Stored data:
** START **
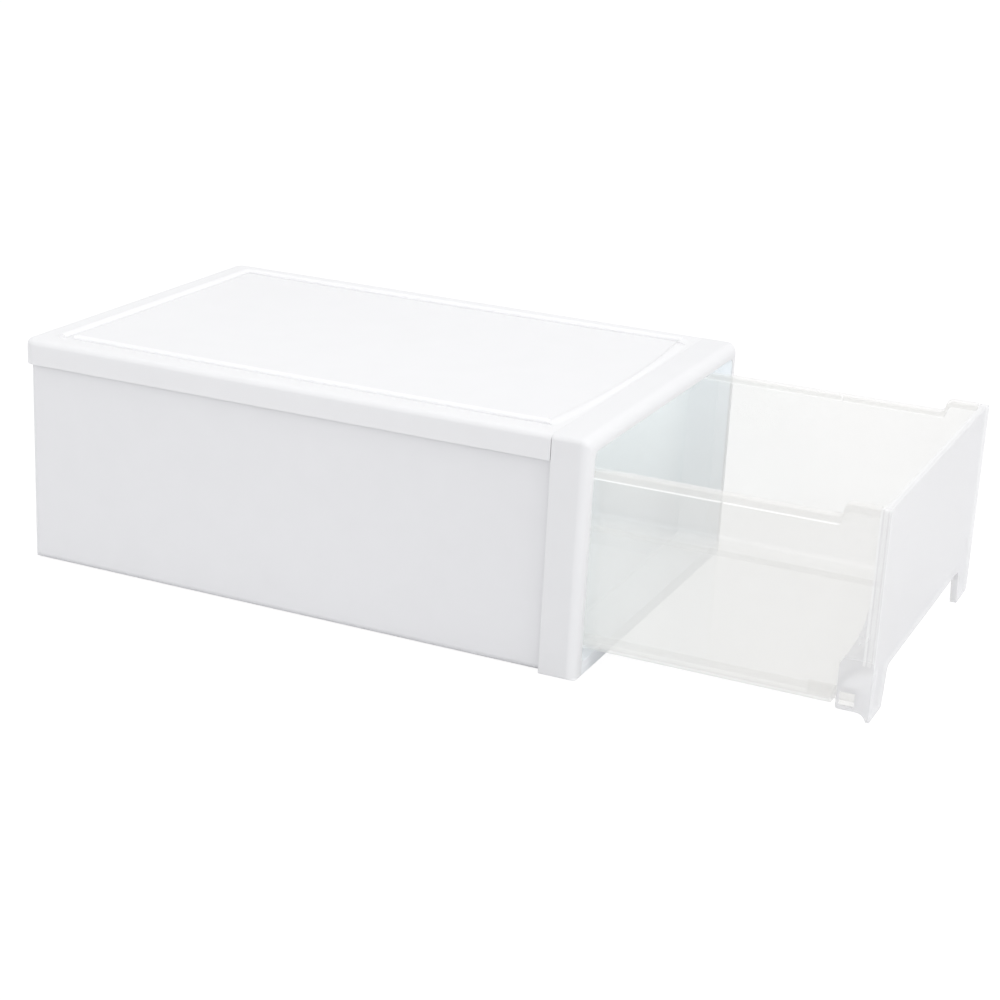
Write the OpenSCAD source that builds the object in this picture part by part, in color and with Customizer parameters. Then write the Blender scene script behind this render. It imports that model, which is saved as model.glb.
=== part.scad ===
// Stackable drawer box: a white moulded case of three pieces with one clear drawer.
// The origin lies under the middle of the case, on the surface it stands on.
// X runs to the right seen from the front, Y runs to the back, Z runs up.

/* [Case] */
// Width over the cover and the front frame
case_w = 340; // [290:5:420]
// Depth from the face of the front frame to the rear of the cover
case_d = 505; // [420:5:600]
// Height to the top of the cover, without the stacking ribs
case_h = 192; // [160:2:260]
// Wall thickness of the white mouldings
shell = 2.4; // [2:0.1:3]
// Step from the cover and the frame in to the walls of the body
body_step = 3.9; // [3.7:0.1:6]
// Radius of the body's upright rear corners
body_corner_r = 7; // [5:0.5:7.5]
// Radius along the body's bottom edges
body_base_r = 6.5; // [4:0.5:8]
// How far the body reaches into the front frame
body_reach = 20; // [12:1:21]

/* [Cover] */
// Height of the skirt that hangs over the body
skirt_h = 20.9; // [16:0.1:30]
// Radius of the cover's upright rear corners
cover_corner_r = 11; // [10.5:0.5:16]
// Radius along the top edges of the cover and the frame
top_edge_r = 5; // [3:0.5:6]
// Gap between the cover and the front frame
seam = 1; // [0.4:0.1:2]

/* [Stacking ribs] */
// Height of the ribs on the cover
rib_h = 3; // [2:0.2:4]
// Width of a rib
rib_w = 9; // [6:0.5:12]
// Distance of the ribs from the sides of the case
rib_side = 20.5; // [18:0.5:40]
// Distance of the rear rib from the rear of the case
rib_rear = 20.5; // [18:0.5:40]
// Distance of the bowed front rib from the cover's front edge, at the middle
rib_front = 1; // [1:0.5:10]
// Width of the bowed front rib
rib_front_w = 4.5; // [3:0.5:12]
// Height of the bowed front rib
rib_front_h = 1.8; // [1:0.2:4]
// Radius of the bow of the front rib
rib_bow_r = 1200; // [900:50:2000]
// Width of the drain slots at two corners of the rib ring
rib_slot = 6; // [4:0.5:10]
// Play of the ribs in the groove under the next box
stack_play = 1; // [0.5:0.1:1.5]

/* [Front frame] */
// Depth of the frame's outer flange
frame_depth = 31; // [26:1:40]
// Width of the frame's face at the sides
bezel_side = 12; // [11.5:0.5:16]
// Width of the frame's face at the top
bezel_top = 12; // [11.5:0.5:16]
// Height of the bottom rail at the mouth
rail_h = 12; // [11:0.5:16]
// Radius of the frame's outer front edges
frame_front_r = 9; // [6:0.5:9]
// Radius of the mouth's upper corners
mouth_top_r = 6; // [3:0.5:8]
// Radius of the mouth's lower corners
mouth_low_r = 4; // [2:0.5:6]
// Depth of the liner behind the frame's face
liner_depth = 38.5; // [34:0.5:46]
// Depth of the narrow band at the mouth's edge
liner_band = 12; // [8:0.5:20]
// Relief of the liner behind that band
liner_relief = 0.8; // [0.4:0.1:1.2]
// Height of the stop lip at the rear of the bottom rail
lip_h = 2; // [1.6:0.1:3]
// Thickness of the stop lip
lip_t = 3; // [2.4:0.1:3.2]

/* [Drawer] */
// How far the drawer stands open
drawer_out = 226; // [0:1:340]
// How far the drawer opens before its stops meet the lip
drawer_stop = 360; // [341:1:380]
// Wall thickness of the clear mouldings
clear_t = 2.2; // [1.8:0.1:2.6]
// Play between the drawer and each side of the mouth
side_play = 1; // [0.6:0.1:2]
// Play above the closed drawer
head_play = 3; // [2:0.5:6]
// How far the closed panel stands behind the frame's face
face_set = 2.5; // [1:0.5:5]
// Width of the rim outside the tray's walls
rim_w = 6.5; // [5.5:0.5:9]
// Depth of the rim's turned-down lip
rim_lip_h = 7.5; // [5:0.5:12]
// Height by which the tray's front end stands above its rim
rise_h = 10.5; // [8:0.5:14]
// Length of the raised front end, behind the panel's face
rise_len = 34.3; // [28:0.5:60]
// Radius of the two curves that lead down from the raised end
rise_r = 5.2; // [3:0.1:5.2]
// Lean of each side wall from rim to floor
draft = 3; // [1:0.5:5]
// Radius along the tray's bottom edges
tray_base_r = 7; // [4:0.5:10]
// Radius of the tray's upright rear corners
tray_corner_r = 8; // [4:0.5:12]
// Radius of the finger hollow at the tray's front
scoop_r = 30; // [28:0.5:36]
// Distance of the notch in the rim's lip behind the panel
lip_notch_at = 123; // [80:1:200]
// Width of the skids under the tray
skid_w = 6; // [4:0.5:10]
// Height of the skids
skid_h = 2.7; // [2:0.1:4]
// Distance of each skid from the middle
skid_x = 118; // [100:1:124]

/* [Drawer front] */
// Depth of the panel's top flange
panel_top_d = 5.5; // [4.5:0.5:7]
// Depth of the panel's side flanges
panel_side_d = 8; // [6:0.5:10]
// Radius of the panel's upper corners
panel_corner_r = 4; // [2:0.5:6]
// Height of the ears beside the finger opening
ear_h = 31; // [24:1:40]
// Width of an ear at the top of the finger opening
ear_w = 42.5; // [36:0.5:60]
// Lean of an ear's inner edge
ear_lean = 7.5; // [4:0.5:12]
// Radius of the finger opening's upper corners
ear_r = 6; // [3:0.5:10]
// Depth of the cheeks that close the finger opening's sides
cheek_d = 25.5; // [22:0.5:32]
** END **
Task to carry out:
Write the material out again in its entirety, exactly as shown.

Result of the task:
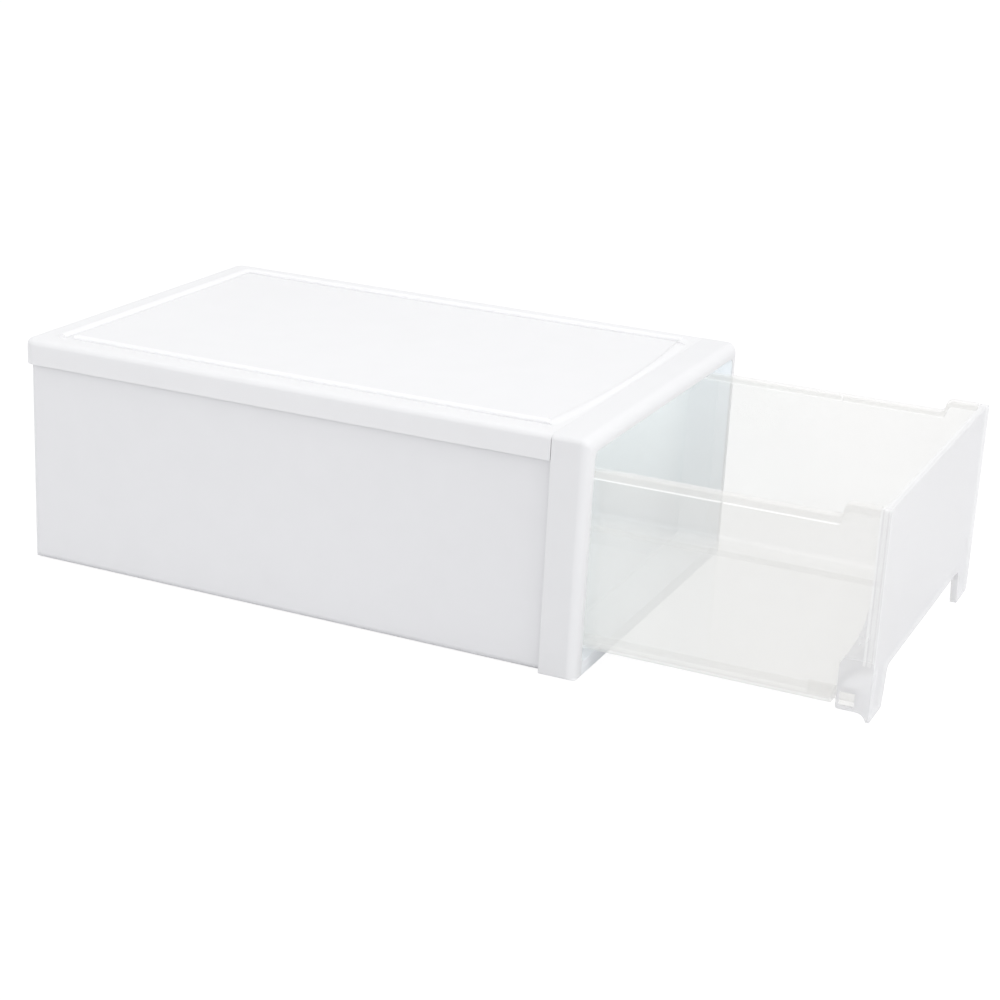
Write the OpenSCAD source that builds the object in this picture part by part, in color and with Customizer parameters. Then write the Blender scene script behind this render. It imports that model, which is saved as model.glb.
=== part.scad ===
// Stackable drawer box: a white moulded case of three pieces with one clear drawer.
// The origin lies under the middle of the case, on the surface it stands on.
// X runs to the right seen from the front, Y runs to the back, Z runs up.

/* [Case] */
// Width over the cover and the front frame
case_w = 340; // [290:5:420]
// Depth from the face of the front frame to the rear of the cover
case_d = 505; // [420:5:600]
// Height to the top of the cover, without the stacking ribs
case_h = 192; // [160:2:260]
// Wall thickness of the white mouldings
shell = 2.4; // [2:0.1:3]
// Step from the cover and the frame in to the walls of the body
body_step = 3.9; // [3.7:0.1:6]
// Radius of the body's upright rear corners
body_corner_r = 7; // [5:0.5:7.5]
// Radius along the body's bottom edges
body_base_r = 6.5; // [4:0.5:8]
// How far the body reaches into the front frame
body_reach = 20; // [12:1:21]

/* [Cover] */
// Height of the skirt that hangs over the body
skirt_h = 20.9; // [16:0.1:30]
// Radius of the cover's upright rear corners
cover_corner_r = 11; // [10.5:0.5:16]
// Radius along the top edges of the cover and the frame
top_edge_r = 5; // [3:0.5:6]
// Gap between the cover and the front frame
seam = 1; // [0.4:0.1:2]

/* [Stacking ribs] */
// Height of the ribs on the cover
rib_h = 3; // [2:0.2:4]
// Width of a rib
rib_w = 9; // [6:0.5:12]
// Distance of the ribs from the sides of the case
rib_side = 20.5; // [18:0.5:40]
// Distance of the rear rib from the rear of the case
rib_rear = 20.5; // [18:0.5:40]
// Distance of the bowed front rib from the cover's front edge, at the middle
rib_front = 1; // [1:0.5:10]
// Width of the bowed front rib
rib_front_w = 4.5; // [3:0.5:12]
// Height of the bowed front rib
rib_front_h = 1.8; // [1:0.2:4]
// Radius of the bow of the front rib
rib_bow_r = 1200; // [900:50:2000]
// Width of the drain slots at two corners of the rib ring
rib_slot = 6; // [4:0.5:10]
// Play of the ribs in the groove under the next box
stack_play = 1; // [0.5:0.1:1.5]

/* [Front frame] */
// Depth of the frame's outer flange
frame_depth = 31; // [26:1:40]
// Width of the frame's face at the sides
bezel_side = 12; // [11.5:0.5:16]
// Width of the frame's face at the top
bezel_top = 12; // [11.5:0.5:16]
// Height of the bottom rail at the mouth
rail_h = 12; // [11:0.5:16]
// Radius of the frame's outer front edges
frame_front_r = 9; // [6:0.5:9]
// Radius of the mouth's upper corners
mouth_top_r = 6; // [3:0.5:8]
// Radius of the mouth's lower corners
mouth_low_r = 4; // [2:0.5:6]
// Depth of the liner behind the frame's face
liner_depth = 38.5; // [34:0.5:46]
// Depth of the narrow band at the mouth's edge
liner_band = 12; // [8:0.5:20]
// Relief of the liner behind that band
liner_relief = 0.8; // [0.4:0.1:1.2]
// Height of the stop lip at the rear of the bottom rail
lip_h = 2; // [1.6:0.1:3]
// Thickness of the stop lip
lip_t = 3; // [2.4:0.1:3.2]

/* [Drawer] */
// How far the drawer stands open
drawer_out = 226; // [0:1:340]
// How far the drawer opens before its stops meet the lip
drawer_stop = 360; // [341:1:380]
// Wall thickness of the clear mouldings
clear_t = 2.2; // [1.8:0.1:2.6]
// Play between the drawer and each side of the mouth
side_play = 1; // [0.6:0.1:2]
// Play above the closed drawer
head_play = 3; // [2:0.5:6]
// How far the closed panel stands behind the frame's face
face_set = 2.5; // [1:0.5:5]
// Width of the rim outside the tray's walls
rim_w = 6.5; // [5.5:0.5:9]
// Depth of the rim's turned-down lip
rim_lip_h = 7.5; // [5:0.5:12]
// Height by which the tray's front end stands above its rim
rise_h = 10.5; // [8:0.5:14]
// Length of the raised front end, behind the panel's face
rise_len = 34.3; // [28:0.5:60]
// Radius of the two curves that lead down from the raised end
rise_r = 5.2; // [3:0.1:5.2]
// Lean of each side wall from rim to floor
draft = 3; // [1:0.5:5]
// Radius along the tray's bottom edges
tray_base_r = 7; // [4:0.5:10]
// Radius of the tray's upright rear corners
tray_corner_r = 8; // [4:0.5:12]
// Radius of the finger hollow at the tray's front
scoop_r = 30; // [28:0.5:36]
// Distance of the notch in the rim's lip behind the panel
lip_notch_at = 123; // [80:1:200]
// Width of the skids under the tray
skid_w = 6; // [4:0.5:10]
// Height of the skids
skid_h = 2.7; // [2:0.1:4]
// Distance of each skid from the middle
skid_x = 118; // [100:1:124]

/* [Drawer front] */
// Depth of the panel's top flange
panel_top_d = 5.5; // [4.5:0.5:7]
// Depth of the panel's side flanges
panel_side_d = 8; // [6:0.5:10]
// Radius of the panel's upper corners
panel_corner_r = 4; // [2:0.5:6]
// Height of the ears beside the finger opening
ear_h = 31; // [24:1:40]
// Width of an ear at the top of the finger opening
ear_w = 42.5; // [36:0.5:60]
// Lean of an ear's inner edge
ear_lean = 7.5; // [4:0.5:12]
// Radius of the finger opening's upper corners
ear_r = 6; // [3:0.5:10]
// Depth of the cheeks that close the finger opening's sides
cheek_d = 25.5; // [22:0.5:32]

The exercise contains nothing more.